• To be done: Extract every line below, verbatim.

• Data segment:
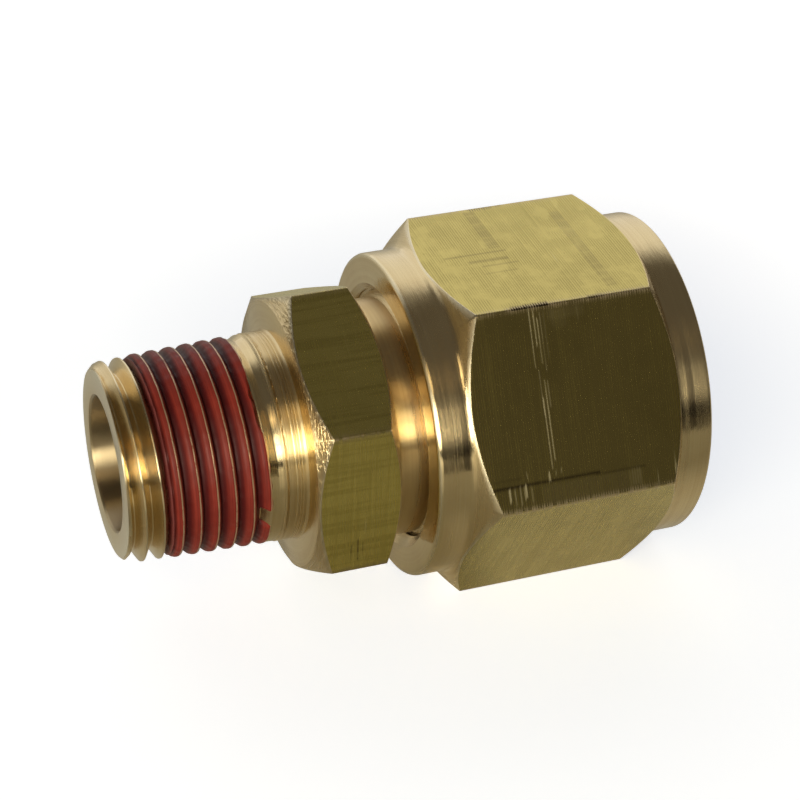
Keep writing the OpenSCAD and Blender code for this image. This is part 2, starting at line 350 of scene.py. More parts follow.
def comp_wave(offset):
    """Height of the compression thread over its root: a V of 64 degrees with flat root and crest."""
    return np.clip((np.abs(offset) - COMP_ROOT_FLAT) * COMP_FLANK, 0, COMP_CREST_R - COMP_ROOT_R)


def body_comp_r(s, offset):
    """The body's compression thread, with a chamfer at its start and its nose."""
    step = COMP_ROOT_R + comp_wave(offset) - SHOULDER_R
    grown = SHOULDER_R + step * ramp(s, SHOULDER_TO, SHOULDER_TO + 0.15)
    start = SHOULDER_R + (s - SHOULDER_TO)
    nose = NOSE_R + (NOSE - s)
    return np.minimum(np.minimum(grown, start), nose)


def nut_comp_r(s, offset):
    """The nut's thread: the body's, with a gap, a countersink at the mouth and a relief at its end."""
    thread = COMP_ROOT_R + COMP_GAP + comp_wave(offset)
    sink = SINK_R - (s - NUT_FACE)
    relief = ramp(s, *RELIEF)
    thread = thread * (1 - relief) + RELIEF_R * relief
    return np.maximum(thread, sink)


def place(s, r, angle):
    """Part frame: x = end + station, y = -r cos(angle), z = axis + r sin(angle), in metres."""
    x = END_X + s * MM
    return np.stack([x, -r * np.cos(angle) * MM, AXIS_Z + r * np.sin(angle) * MM], -1)


def surface(name, blocks, angles, flat=None, marks=None):
    """Joins blocks of rows into one closed surface and makes it a mesh.

    The grid has a row for each circle or helix and a column for each angle, and wraps round both ways.
    Points that coincide to a tenth of a micron are welded, and faces that shrink to a line are left out.
    UV has the angle and the row's place. flat marks the points on hexagon flats, whose faces get the second
    material.
    """
    s = np.concatenate([b[0] for b in blocks])
    r = np.concatenate([b[1] for b in blocks])
    rows, cols = s.shape
    points = place(s, r, angles[None, :]).reshape(-1, 3)
    row = np.arange(rows)[:, None]
    col = np.arange(cols - 1)[None, :]
    here = row * cols + col
    there = (row + 1) % rows * cols + col
    quads = np.stack([here, here + 1, there + 1, there], -1).reshape(-1, 4)
    off_ties = 0.237
    key = np.round(points * WELDS_PER_METRE + off_ties).astype(np.int64)
    _, first, weld = np.unique(key, axis=0, return_index=True, return_inverse=True)
    weld = weld.ravel()
    same = weld[quads] == weld[np.roll(quads, -1, 1)]
    whole = quads[same.sum(1) == 0]
    pinched = same.sum(1) == 1
    drop = same[pinched].argmax(1)
    keep = (drop[:, None] + np.arange(1, 4)[None, :]) % 4
    thirds = np.take_along_axis(quads[pinched], keep, 1)
    corner = points[whole]
    volume = np.einsum("ij,ij->", corner[:, 0], np.cross(corner[:, 1], corner[:, 2]))
    volume += np.einsum("ij,ij->", corner[:, 0], np.cross(corner[:, 2], corner[:, 3]))
    if volume < 0:
        whole, thirds = whole[:, ::-1], thirds[:, ::-1]
    mesh = bpy.data.meshes.new(name)
    mesh.from_pydata(points[first].tolist(), [], weld[whole].tolist() + weld[thirds].tolist())
    loops = np.concatenate([whole.ravel(), thirds.ravel()])
    along = np.cumsum(np.concatenate([[0], np.hypot(np.diff(s[:, 0]), np.diff(r[:, 0]))]))
    uv = np.stack([(loops % cols) / (cols - 1), along[loops // cols] * 0.02], -1)
    layer = mesh.uv_layers.new(name="UVMap")
    layer.data.foreach_set("uv", uv.astype(np.float32).ravel())
    for mark, values in (marks or {}).items():
        data = mesh.attributes.new(mark, "FLOAT", "POINT")
        data.data.foreach_set("value", np.asarray(values, np.float32).ravel()[first])
    if flat is not None:
        on = np.concatenate([flat.ravel()[whole].all(1), flat.ravel()[thirds].all(1)])
        mesh.polygons.foreach_set("material_index", on.astype(np.int32))
    mesh.shade_smooth()
    mesh.set_sharp_from_angle(angle=SHARP)
    mesh.update()
    obj = bpy.data.objects.new(name, mesh)
    bpy.context.scene.collection.objects.link(obj)
    return obj


def neck_rings():
    """Profile of the neck's tool marks: shallow rings of random depth, with three deeper grooves."""
    s = np.arange(NECK_RINGS[0], NECK_RINGS[1], RING_STEP)
    depth = np.random.default_rng(12).uniform(*RING_DEPTHS, len(s))
    grooves = [np.clip(1 - np.abs(s - at) / RING_HALF, 0, 1) * deep for at, deep in NECK_GROOVES]
    return list(zip(s, NECK_R - depth - np.sum(grooves, 0)))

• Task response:
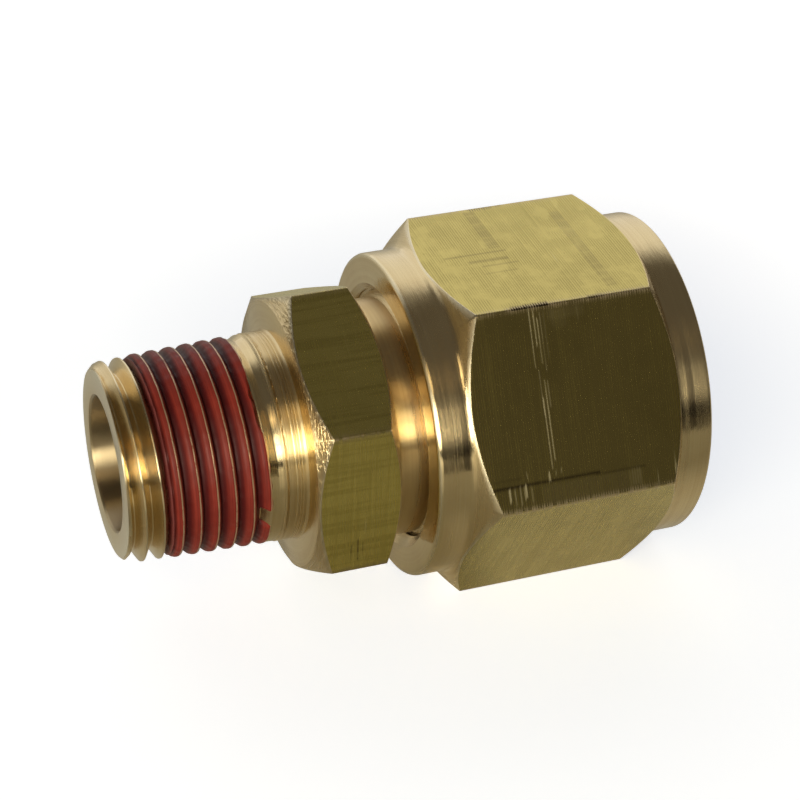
Keep writing the OpenSCAD and Blender code for this image. This is part 2, starting at line 350 of scene.py. More parts follow.
def comp_wave(offset):
    """Height of the compression thread over its root: a V of 64 degrees with flat root and crest."""
    return np.clip((np.abs(offset) - COMP_ROOT_FLAT) * COMP_FLANK, 0, COMP_CREST_R - COMP_ROOT_R)


def body_comp_r(s, offset):
    """The body's compression thread, with a chamfer at its start and its nose."""
    step = COMP_ROOT_R + comp_wave(offset) - SHOULDER_R
    grown = SHOULDER_R + step * ramp(s, SHOULDER_TO, SHOULDER_TO + 0.15)
    start = SHOULDER_R + (s - SHOULDER_TO)
    nose = NOSE_R + (NOSE - s)
    return np.minimum(np.minimum(grown, start), nose)


def nut_comp_r(s, offset):
    """The nut's thread: the body's, with a gap, a countersink at the mouth and a relief at its end."""
    thread = COMP_ROOT_R + COMP_GAP + comp_wave(offset)
    sink = SINK_R - (s - NUT_FACE)
    relief = ramp(s, *RELIEF)
    thread = thread * (1 - relief) + RELIEF_R * relief
    return np.maximum(thread, sink)


def place(s, r, angle):
    """Part frame: x = end + station, y = -r cos(angle), z = axis + r sin(angle), in metres."""
    x = END_X + s * MM
    return np.stack([x, -r * np.cos(angle) * MM, AXIS_Z + r * np.sin(angle) * MM], -1)


def surface(name, blocks, angles, flat=None, marks=None):
    """Joins blocks of rows into one closed surface and makes it a mesh.

    The grid has a row for each circle or helix and a column for each angle, and wraps round both ways.
    Points that coincide to a tenth of a micron are welded, and faces that shrink to a line are left out.
    UV has the angle and the row's place. flat marks the points on hexagon flats, whose faces get the second
    material.
    """
    s = np.concatenate([b[0] for b in blocks])
    r = np.concatenate([b[1] for b in blocks])
    rows, cols = s.shape
    points = place(s, r, angles[None, :]).reshape(-1, 3)
    row = np.arange(rows)[:, None]
    col = np.arange(cols - 1)[None, :]
    here = row * cols + col
    there = (row + 1) % rows * cols + col
    quads = np.stack([here, here + 1, there + 1, there], -1).reshape(-1, 4)
    off_ties = 0.237
    key = np.round(points * WELDS_PER_METRE + off_ties).astype(np.int64)
    _, first, weld = np.unique(key, axis=0, return_index=True, return_inverse=True)
    weld = weld.ravel()
    same = weld[quads] == weld[np.roll(quads, -1, 1)]
    whole = quads[same.sum(1) == 0]
    pinched = same.sum(1) == 1
    drop = same[pinched].argmax(1)
    keep = (drop[:, None] + np.arange(1, 4)[None, :]) % 4
    thirds = np.take_along_axis(quads[pinched], keep, 1)
    corner = points[whole]
    volume = np.einsum("ij,ij->", corner[:, 0], np.cross(corner[:, 1], corner[:, 2]))
    volume += np.einsum("ij,ij->", corner[:, 0], np.cross(corner[:, 2], corner[:, 3]))
    if volume < 0:
        whole, thirds = whole[:, ::-1], thirds[:, ::-1]
    mesh = bpy.data.meshes.new(name)
    mesh.from_pydata(points[first].tolist(), [], weld[whole].tolist() + weld[thirds].tolist())
    loops = np.concatenate([whole.ravel(), thirds.ravel()])
    along = np.cumsum(np.concatenate([[0], np.hypot(np.diff(s[:, 0]), np.diff(r[:, 0]))]))
    uv = np.stack([(loops % cols) / (cols - 1), along[loops // cols] * 0.02], -1)
    layer = mesh.uv_layers.new(name="UVMap")
    layer.data.foreach_set("uv", uv.astype(np.float32).ravel())
    for mark, values in (marks or {}).items():
        data = mesh.attributes.new(mark, "FLOAT", "POINT")
        data.data.foreach_set("value", np.asarray(values, np.float32).ravel()[first])
    if flat is not None:
        on = np.concatenate([flat.ravel()[whole].all(1), flat.ravel()[thirds].all(1)])
        mesh.polygons.foreach_set("material_index", on.astype(np.int32))
    mesh.shade_smooth()
    mesh.set_sharp_from_angle(angle=SHARP)
    mesh.update()
    obj = bpy.data.objects.new(name, mesh)
    bpy.context.scene.collection.objects.link(obj)
    return obj


def neck_rings():
    """Profile of the neck's tool marks: shallow rings of random depth, with three deeper grooves."""
    s = np.arange(NECK_RINGS[0], NECK_RINGS[1], RING_STEP)
    depth = np.random.default_rng(12).uniform(*RING_DEPTHS, len(s))
    grooves = [np.clip(1 - np.abs(s - at) / RING_HALF, 0, 1) * deep for at, deep in NECK_GROOVES]
    return list(zip(s, NECK_R - depth - np.sum(grooves, 0)))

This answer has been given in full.